• GIVEN REQUEST: Exactly the lines between the line containing "for side_name in" and the line containing "obj.parent = empty", together with those two lines, are to be output.

• STORED DATA:
[Start]

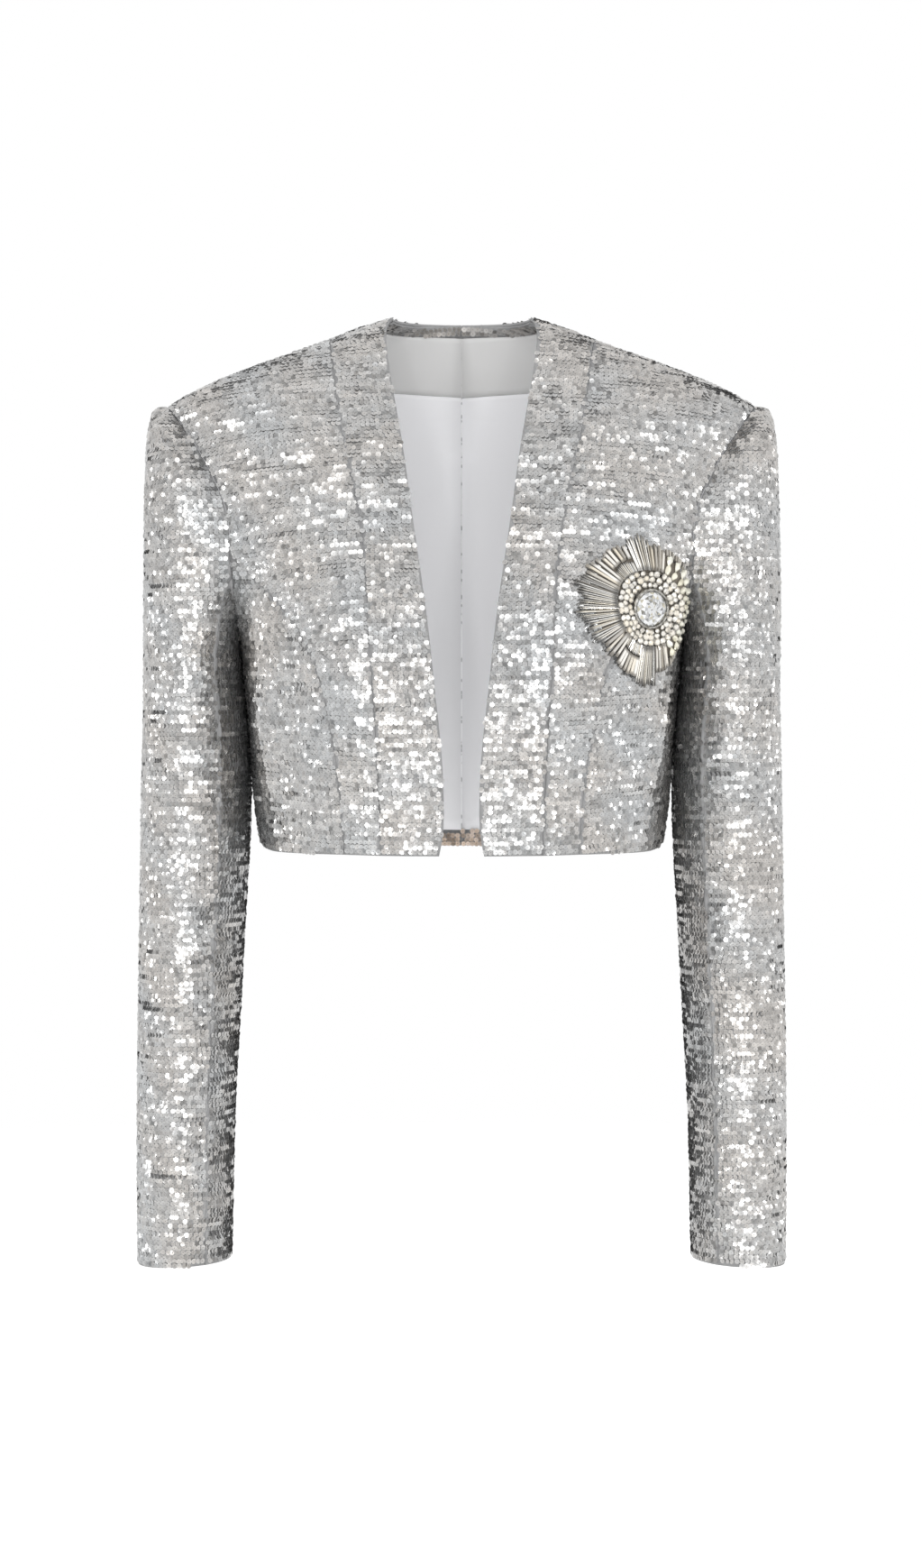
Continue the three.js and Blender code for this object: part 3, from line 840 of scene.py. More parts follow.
@dataclass
class SequinRows:
    """Sequins sewn in rows on a sheet, each over the next one, in short runs that lie alike.

    Lengths are in metres and tilts in degrees. A restless run tilts more by the share restless.
    """

    stamp: Stamp
    pitch: float = 3.35 * MM
    row: float = 3.1 * MM
    above: float = 0.55 * MM
    margin: float = 1.25 * MM
    overlap: float = 7.0
    run_tilt: float = 9.0
    own_tilt: float = 5.0
    most_tilt: float = 15.0
    run_end_share: float = 0.3
    restless_share: float = 0.11
    restless: float = 1.1
    dark_share: float = 0.1
    stray: float = 0.18 * MM
    margin_range: tuple[float, float] = (0.55, 1.1)
    size_range: tuple[float, float] = (0.95, 1.06)
    roll_share: float = 0.6
    warm_waves: int = 5
    wave_number: float = 55
    mean_heat: float = 3.5
    mean_tone: float = 5.2
    dark_tone: tuple[float, float] = (1.2, 3.2)

    def sewn(self, name: str, sheet: Sheet, border: KDTree, finish: Finish,
             rng: np.random.Generator) -> bpy.types.Object:
        """Sews the sequins on one sheet.

        Args:
            name: The new piece's name.
            sheet: The cloth that they are sewn on.
            border: The sheet's border, as close points.
            finish: Their finish.
            rng: The source of their irregularities.

        Returns:
            The sequins as one object.
        """
        found = sheet.lattice(self.pitch, self.row, rng)
        away = np.array([border.find(place)[2] for place in found["place"]])
        keep = np.lexsort((found["item"], found["row"]))
        keep = keep[away[keep] > self.margin * rng.uniform(*self.margin_range, len(keep))]
        found = {key: values[keep] for key, values in found.items()}
        count = len(keep)
        new_run = (rng.random(count) < self.run_end_share) | (np.diff(found["row"], prepend=-1) != 0)
        run = np.cumsum(new_run) - 1
        runs = run[-1] + 1
        over = math.copysign(self.overlap, found["place"][:, 0].mean())
        restless = 1 + self.restless * (rng.random(runs) < self.restless_share)
        roll = over + (rng.normal(0, self.run_tilt * self.roll_share, runs) * restless)[run]
        roll += rng.normal(0, self.own_tilt, count)
        pitch = (rng.normal(0, self.run_tilt, runs) * restless)[run] + rng.normal(0, self.own_tilt, count)
        pitch = np.clip(pitch, -self.most_tilt, self.most_tilt)
        z = found["normal"]
        x = found["weft"]
        y = np.cross(z, x)
        x, z = turned(x, z, np.radians(roll))
        y, z = turned(y, z, np.radians(pitch))
        x, y = turned(x, y, rng.uniform(0, math.tau, count))
        axes = np.stack([x, y, z], axis=1) * rng.uniform(*self.size_range, count)[:, None, None]
        places = found["place"] + found["normal"] * self.above
        places += found["weft"] * rng.normal(0, self.stray, count)[:, None]
        mesh = self.stamp.repeated(places, axes, self._tiles(places, run, runs, rng), True)
        return add_object(name, mesh, finish)

    def _tiles(self, places: np.ndarray, run: np.ndarray, runs: int,
               rng: np.random.Generator) -> np.ndarray:
        """Picks each sequin's tile: patches of warmth over the cloth, tone by run, and a few dark ones, which
        are partly tarnish and partly painted shade for sequins turned away from the light.
        """
        count = len(places)
        waves = sum(np.sin(places @ rng.normal(0, self.wave_number, 3) + rng.uniform(0, 6.3))
                    for _ in range(self.warm_waves))
        heat = self.mean_heat + waves * 1.1 + rng.normal(0, 0.8, count)
        tone = self.mean_tone + rng.normal(0, 0.8, runs)[run] + rng.normal(0, 0.6, count)
        tone = np.where(rng.random(count) < self.dark_share, rng.uniform(*self.dark_tone, count), tone)
        return picked_tiles(heat, tone)


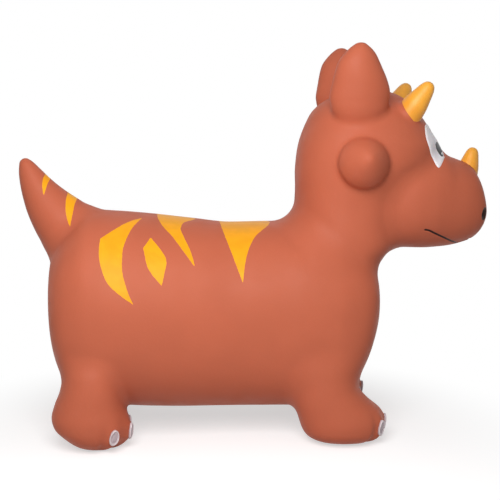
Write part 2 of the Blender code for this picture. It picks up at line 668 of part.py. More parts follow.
def make_valve(rubber, plug_material, guides):
    """A seat ring held by its flange inside the belly skin, and the stopper that pulls down out of it."""
    centre = (VALVE_X, 0, BELLY_HEIGHT)
    skin_top = WALL + SEAT_FLANGE_LIFT
    bore = PLUG_STEM_RADIUS + GAP
    recess = PLUG_HEAD_RADIUS + GAP
    flange_top = skin_top + SEAT_FLANGE_THICKNESS
    outside = (
        (SEAT_RADIUS, 0),
        (SEAT_RADIUS, skin_top),
        (SEAT_FLANGE_RADIUS, skin_top),
        (SEAT_FLANGE_RADIUS, flange_top),
        (SEAT_RADIUS - WALL, flange_top),
        (SEAT_RADIUS - WALL, SEAT_LENGTH),
    )
    inside = (
        (recess, -OVERRUN),
        (recess, SEAT_RECESS),
        (bore, SEAT_RECESS),
        (bore, SEAT_LENGTH + OVERRUN),
    )
    seat = add_piece("valve_seat", turned(outside, centre, VALVE_SEGMENTS), rubber)
    cut(seat, "DIFFERENCE", add_cutter("valve_bore", turned(inside, centre, VALVE_SEGMENTS)))
    head_top = SEAT_RECESS - GAP
    stopper = (
        (PLUG_HEAD_RADIUS, 0),
        (PLUG_HEAD_RADIUS, head_top),
        (PLUG_STEM_RADIUS, head_top),
        (PLUG_STEM_RADIUS, head_top + PLUG_STEM_LENGTH * PLUG_TAPER_START_SHARE),
        (PLUG_STEM_RADIUS * PLUG_TIP_SHARE, head_top + PLUG_STEM_LENGTH),
    )
    plug = add_piece("valve_plug", turned(stopper, centre, VALVE_SEGMENTS), plug_material, centre)
    grip = ((PLUG_GRIP_RADIUS, -OVERRUN), (PLUG_GRIP_RADIUS, PLUG_GRIP_DEPTH))
    cut(plug, "DIFFERENCE", add_cutter("plug_grip", turned(grip, centre, VALVE_SEGMENTS)))
    hole = rod(
        (VALVE_X, 0, BELLY_HEIGHT - OVERRUN), (0, 0, 1), SEAT_RADIUS + GAP, 2 * OVERRUN, VALVE_SEGMENTS
    )
    guides["valve_hole"] = add_cutter("valve_hole", hole)


def main():
    for item in list(bpy.data.objects):
        bpy.data.objects.remove(item)
    skin = make_material("soft_pvc_skin", SKIN_COLOUR, SKIN_ROUGHNESS)
    horn = make_material("soft_pvc_horn", HORN_COLOUR, PAINT_ROUGHNESS)
    claw = make_material("painted_claw", CLAW_COLOUR, PAINT_ROUGHNESS)
    rubber = make_material("soft_pvc_valve", VALVE_COLOUR, VALVE_ROUGHNESS)
    plug = make_material("stopper_plastic", PLUG_COLOUR, VALVE_ROUGHNESS)

    forms = {"torso": torso_form(), "head": head_form(), "snout": snout_form()}
    guides = {"head_holes": [], "folds": []}
    for name, form in forms.items():
        guides[name] = add_cutter(f"{name}_whole", form)
        guides[f"{name}_air"] = add_cutter(f"{name}_air", grown(form, -WALL))
    for name in ("head", "snout"):
        guides[f"{name}_outside"] = add_cutter(f"{name}_outside", grown(forms[name], GAP))

    for side_name in SIDES:
        make_ear(side_name, skin, guides)
    make_tail(skin, guides)
    make_knobs_and_horns(skin, horn, guides)
    make_legs(skin, claw, guides)
    make_valve(rubber, plug, guides)
    make_torso_and_head(skin, forms, guides)


main()
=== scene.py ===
"""Looks of the bouncy ride-on animal: a smooth soft PVC skin with painted stripes and face, horns, claws
and an air valve, on a plain pale floor. Lengths are in metres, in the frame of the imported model."""

from collections import namedtuple
from contextlib import contextmanager
from math import copysign, cos, pi, radians, sin, tan

import bmesh
import bpy
import numpy as np
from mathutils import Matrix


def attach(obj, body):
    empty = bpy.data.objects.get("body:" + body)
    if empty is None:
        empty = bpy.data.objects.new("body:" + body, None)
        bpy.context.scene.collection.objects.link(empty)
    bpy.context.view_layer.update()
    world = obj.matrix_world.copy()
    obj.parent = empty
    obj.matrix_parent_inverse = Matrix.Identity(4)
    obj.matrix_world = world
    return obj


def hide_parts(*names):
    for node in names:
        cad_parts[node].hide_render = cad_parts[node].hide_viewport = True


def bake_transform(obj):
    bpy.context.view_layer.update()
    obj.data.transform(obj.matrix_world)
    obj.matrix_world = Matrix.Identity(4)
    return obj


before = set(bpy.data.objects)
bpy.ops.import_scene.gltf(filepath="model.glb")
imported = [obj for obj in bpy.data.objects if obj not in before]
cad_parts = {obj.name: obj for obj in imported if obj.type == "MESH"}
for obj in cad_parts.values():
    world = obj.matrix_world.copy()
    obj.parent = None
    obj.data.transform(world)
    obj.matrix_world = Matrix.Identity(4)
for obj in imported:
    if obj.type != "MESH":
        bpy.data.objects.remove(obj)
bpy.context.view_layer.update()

import openvdb
from mathutils import Vector
from mathutils.bvhtree import BVHTree

# The moulded forms, as in the solids, with sizes as length, width and height
TORSO_SIZE = (0.387, 0.21, 0.217)
TORSO_PLACE = (-0.2445, 0.0305)
SNOUT_SIZE = (0.1435, 0.132, 0.124)
SNOUT_PLACE = (0.1315, 0.2155)
HEAD_SIZE = (0.15, 0.152, 0.219)
HEAD_PLACE = (0.1215, 0, 0.1865)
EAR_LENGTH = 0.062
EAR_WIDTH = 0.068
EAR_THICKNESS = 0.045
EAR_SPLAY = 0.011
EAR_PIVOT = Vector((0.1115, 0.052, 0.3945))
TAIL_ROOT_RADIUS = 0.038
TAIL_REACH = 0.055
TAIL_RISE = 0.0845
TAIL_PIVOT = Vector((-0.2175, 0.0, 0.2375))
KNOB_RADIUS = 0.029
KNOB_LENGTH = 0.048
KNOB_START = Vector((0.1135, 0.06, 0.3199))
KNOB_OUT = Vector((0.017, 1.0, 0.231)).normalized()
LEG_HEIGHT = 0.125
LEG_WIDTH = 0.083
LEG_Y = 0.07
LEG_SQUARENESS = 2.15
BROW_PAINT_EDGE = Vector((0.1602, 0.0445, 0.3938))
BROW_PAINT_NORMAL = Vector((0.791, 0.42, 0.612))
HORN_ROOT_DEPTH = 0.012
CLAW_WIDTH = 0.0108
CLAW_HEIGHT = 0.019
CLAW_Z = 0.0208
CLAW_COUNT = 3
VALVE_CENTRE = Vector((-0.05, 0.0, 0.0305))
VALVE_HOLE_RADIUS = 0.0112
SIDES = {"left": 1, "right": -1}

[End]

• RESPONSE:
    for side_name in SIDES:
        make_ear(side_name, skin, guides)
    make_tail(skin, guides)
    make_knobs_and_horns(skin, horn, guides)
    make_legs(skin, claw, guides)
    make_valve(rubber, plug, guides)
    make_torso_and_head(skin, forms, guides)


main()
=== scene.py ===
"""Looks of the bouncy ride-on animal: a smooth soft PVC skin with painted stripes and face, horns, claws
and an air valve, on a plain pale floor. Lengths are in metres, in the frame of the imported model."""

from collections import namedtuple
from contextlib import contextmanager
from math import copysign, cos, pi, radians, sin, tan

import bmesh
import bpy
import numpy as np
from mathutils import Matrix


def attach(obj, body):
    empty = bpy.data.objects.get("body:" + body)
    if empty is None:
        empty = bpy.data.objects.new("body:" + body, None)
        bpy.context.scene.collection.objects.link(empty)
    bpy.context.view_layer.update()
    world = obj.matrix_world.copy()
    obj.parent = empty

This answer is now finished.